▶ **What the task requires**
Everything from the line containing "stalks = [(plan, bloom.rows[1].reach)" down to the line containing "before = set(bpy.data.objects)" is to be returned exactly; include both boundary lines and leave out all others.

+++ Information shown +++

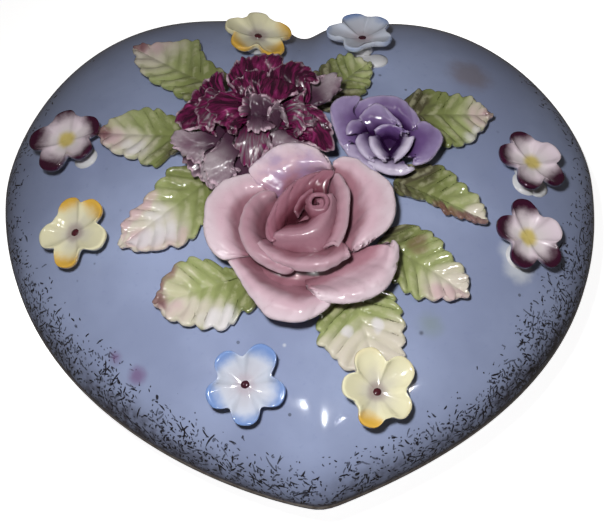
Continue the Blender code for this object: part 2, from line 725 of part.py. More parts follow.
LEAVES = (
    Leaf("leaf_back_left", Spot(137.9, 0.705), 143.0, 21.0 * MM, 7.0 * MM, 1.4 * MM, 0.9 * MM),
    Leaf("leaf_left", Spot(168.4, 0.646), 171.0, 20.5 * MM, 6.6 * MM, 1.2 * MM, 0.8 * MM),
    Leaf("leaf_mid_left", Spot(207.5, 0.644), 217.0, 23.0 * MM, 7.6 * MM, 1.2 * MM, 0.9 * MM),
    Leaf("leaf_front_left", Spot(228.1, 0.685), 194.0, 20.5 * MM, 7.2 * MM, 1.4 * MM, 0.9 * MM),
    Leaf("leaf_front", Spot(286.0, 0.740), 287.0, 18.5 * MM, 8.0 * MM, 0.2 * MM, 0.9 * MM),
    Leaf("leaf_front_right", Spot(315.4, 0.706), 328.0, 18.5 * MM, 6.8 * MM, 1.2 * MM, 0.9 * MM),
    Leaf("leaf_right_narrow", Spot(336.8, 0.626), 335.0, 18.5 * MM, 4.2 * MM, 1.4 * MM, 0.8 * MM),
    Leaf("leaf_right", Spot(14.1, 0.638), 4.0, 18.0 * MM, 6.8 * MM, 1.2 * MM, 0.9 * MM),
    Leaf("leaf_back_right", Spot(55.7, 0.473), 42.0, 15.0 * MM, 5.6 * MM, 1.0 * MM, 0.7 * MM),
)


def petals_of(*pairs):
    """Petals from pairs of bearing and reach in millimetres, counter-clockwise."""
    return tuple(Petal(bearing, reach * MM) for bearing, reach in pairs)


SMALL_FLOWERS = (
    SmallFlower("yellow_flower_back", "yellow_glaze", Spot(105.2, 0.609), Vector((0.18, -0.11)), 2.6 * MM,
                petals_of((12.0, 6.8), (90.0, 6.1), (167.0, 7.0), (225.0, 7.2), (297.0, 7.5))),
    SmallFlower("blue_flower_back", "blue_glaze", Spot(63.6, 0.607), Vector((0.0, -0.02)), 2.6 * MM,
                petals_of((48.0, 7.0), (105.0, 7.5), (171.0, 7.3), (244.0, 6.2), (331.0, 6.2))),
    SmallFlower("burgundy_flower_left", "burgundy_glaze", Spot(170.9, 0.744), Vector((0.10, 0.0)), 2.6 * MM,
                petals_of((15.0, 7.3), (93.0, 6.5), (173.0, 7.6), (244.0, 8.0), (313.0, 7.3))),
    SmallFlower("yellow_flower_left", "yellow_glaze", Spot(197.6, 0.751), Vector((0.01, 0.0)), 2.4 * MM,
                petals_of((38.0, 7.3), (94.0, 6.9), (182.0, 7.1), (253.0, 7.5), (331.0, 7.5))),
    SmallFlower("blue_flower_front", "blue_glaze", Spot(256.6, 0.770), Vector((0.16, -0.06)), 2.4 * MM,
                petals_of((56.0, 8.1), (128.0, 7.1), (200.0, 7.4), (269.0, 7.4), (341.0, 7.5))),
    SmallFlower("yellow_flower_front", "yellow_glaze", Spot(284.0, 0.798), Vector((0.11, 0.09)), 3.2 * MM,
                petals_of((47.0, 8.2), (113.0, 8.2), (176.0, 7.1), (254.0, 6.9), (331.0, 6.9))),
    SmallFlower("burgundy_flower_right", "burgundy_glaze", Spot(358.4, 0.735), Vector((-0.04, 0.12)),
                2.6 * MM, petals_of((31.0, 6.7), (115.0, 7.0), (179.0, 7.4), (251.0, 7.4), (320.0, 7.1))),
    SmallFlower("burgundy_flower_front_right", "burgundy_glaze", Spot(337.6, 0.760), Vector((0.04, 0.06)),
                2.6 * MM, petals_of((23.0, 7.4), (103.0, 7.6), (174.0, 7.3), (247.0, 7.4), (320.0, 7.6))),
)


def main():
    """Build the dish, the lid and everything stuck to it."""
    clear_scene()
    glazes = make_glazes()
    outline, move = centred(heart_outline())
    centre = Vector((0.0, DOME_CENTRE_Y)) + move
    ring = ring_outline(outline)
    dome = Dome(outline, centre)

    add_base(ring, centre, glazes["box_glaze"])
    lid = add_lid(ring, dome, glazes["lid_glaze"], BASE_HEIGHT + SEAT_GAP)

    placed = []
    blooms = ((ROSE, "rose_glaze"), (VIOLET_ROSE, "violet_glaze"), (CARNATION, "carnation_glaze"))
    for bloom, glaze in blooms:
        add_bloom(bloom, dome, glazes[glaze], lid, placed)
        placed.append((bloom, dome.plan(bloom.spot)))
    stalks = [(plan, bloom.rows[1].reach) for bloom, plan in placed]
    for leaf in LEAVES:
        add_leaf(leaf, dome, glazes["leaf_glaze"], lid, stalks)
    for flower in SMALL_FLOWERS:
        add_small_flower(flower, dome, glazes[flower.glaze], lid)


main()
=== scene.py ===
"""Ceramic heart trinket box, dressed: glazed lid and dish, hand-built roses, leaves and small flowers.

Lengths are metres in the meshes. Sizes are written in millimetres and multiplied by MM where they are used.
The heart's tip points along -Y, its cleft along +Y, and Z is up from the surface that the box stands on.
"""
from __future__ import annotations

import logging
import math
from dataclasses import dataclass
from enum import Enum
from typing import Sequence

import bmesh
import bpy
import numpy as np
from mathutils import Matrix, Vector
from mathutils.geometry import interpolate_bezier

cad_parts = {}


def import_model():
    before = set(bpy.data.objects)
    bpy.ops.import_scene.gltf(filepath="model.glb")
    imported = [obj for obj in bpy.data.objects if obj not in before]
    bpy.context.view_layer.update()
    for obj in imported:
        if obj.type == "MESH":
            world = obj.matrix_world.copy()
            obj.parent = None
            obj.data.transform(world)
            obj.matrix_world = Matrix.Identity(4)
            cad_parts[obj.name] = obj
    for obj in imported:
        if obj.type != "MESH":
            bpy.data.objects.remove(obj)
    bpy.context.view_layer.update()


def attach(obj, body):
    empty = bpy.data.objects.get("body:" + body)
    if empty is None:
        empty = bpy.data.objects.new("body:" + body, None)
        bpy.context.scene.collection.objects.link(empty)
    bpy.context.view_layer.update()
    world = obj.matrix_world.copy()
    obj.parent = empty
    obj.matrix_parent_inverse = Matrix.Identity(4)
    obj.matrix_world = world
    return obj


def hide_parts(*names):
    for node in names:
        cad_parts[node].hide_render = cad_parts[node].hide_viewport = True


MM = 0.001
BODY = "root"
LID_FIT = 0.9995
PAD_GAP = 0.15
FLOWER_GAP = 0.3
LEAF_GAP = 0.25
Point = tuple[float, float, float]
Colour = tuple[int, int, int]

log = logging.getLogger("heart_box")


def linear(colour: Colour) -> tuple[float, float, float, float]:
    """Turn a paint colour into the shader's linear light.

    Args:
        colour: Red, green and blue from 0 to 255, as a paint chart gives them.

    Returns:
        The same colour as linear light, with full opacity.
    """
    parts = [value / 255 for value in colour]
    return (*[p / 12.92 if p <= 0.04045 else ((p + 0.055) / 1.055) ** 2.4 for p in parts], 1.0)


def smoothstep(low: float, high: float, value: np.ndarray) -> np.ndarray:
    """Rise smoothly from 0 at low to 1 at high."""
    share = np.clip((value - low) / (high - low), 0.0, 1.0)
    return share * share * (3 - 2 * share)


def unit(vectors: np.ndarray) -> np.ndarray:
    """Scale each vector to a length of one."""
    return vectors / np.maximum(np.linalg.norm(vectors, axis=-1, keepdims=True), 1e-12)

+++

▶ **Worked solution**
    stalks = [(plan, bloom.rows[1].reach) for bloom, plan in placed]
    for leaf in LEAVES:
        add_leaf(leaf, dome, glazes["leaf_glaze"], lid, stalks)
    for flower in SMALL_FLOWERS:
        add_small_flower(flower, dome, glazes[flower.glaze], lid)


main()
=== scene.py ===
"""Ceramic heart trinket box, dressed: glazed lid and dish, hand-built roses, leaves and small flowers.

Lengths are metres in the meshes. Sizes are written in millimetres and multiplied by MM where they are used.
The heart's tip points along -Y, its cleft along +Y, and Z is up from the surface that the box stands on.
"""
from __future__ import annotations

import logging
import math
from dataclasses import dataclass
from enum import Enum
from typing import Sequence

import bmesh
import bpy
import numpy as np
from mathutils import Matrix, Vector
from mathutils.geometry import interpolate_bezier

cad_parts = {}


def import_model():
    before = set(bpy.data.objects)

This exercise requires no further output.